Her kindness reminded me of another basic element of Andalusia that García Lorca cherished — its people. On the same day that she spoke to us, we stopped nearby in Graena, a small town that is home to spring-fed thermal baths and an outdoor barbecue restaurant, Bar La Pradera, which specializes in lamb chops and steak grilled on hot coals. We had not dined there in five years, and tourists rarely stop there, at the terrace across from an open-air municipal pool and garden. But the owners welcomed us back with kisses and then they invited us to their home.
No journey like this could be complete without witnessing the last act of “Blood Wedding.” We rumbled along a dirt road to reach the Cortijo del Fraile, the crumbling farmhouse where Francisca Cañadas lived with her father who owned the property then. Today, it is a surreal landmark of ruin and romance in Europe’s only semidesert, the Cabo de Gata Nature Preserve in Almería, Spain’s southeastern corner.

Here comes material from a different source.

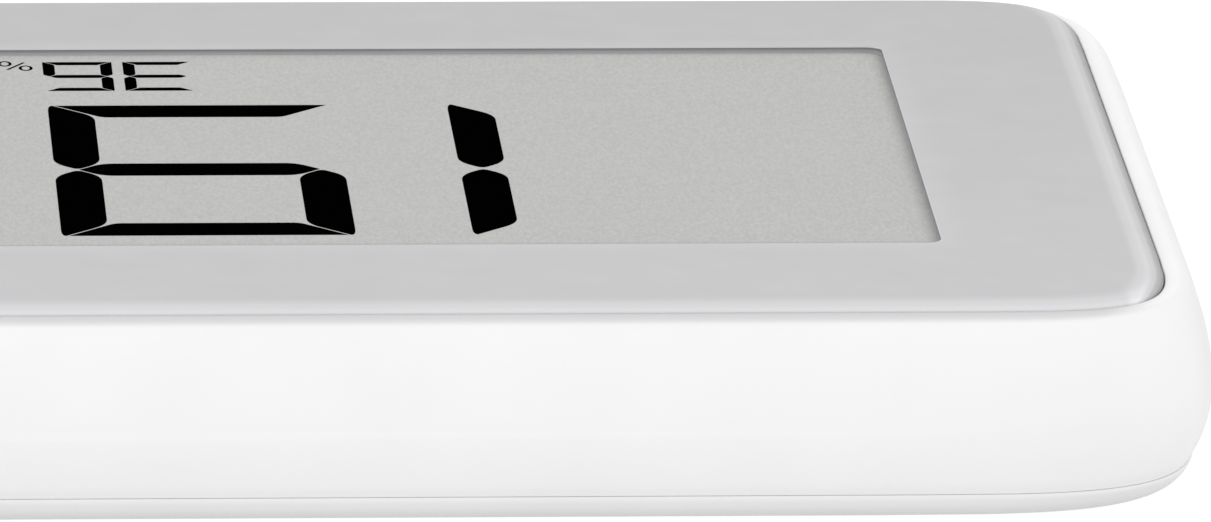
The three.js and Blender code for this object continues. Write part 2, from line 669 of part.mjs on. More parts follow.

The fragile farmhouse is surrounded by a wire fence to prevent entry of tourists. Its facade has been minimally restored but there is much more work to be done. A plain marker took note of its literary pedigree — and also its star turn as a backdrop in various movies, among them, Sergio Leone’s spaghetti western “The Good, the Bad, and the Ugly.”
From the ruins, we headed toward the town of Nijar and stopped at one of its oldest municipal cemeteries. Its white walls were full with rose and blue silk flowers and tribute plaques to the village’s dead, including members of the star-crossed Cañadas family.
Every time I visit Andalusia, I try to find some trace of the grave of the runaway bride. She never married and was essentially buried in life by the scorn of her village. And every year nothing changes in the essential rural tragedy imagined by García Lorca.
A lone cemetery worker offered me a vague hint that Francisca Cañadas’s tomb is placed near a soaring cypress tree, a symbol of mourning and hope. But a stone plaque was nowhere to be found. According to the family’s wishes, the worker said, it is marked with a false name.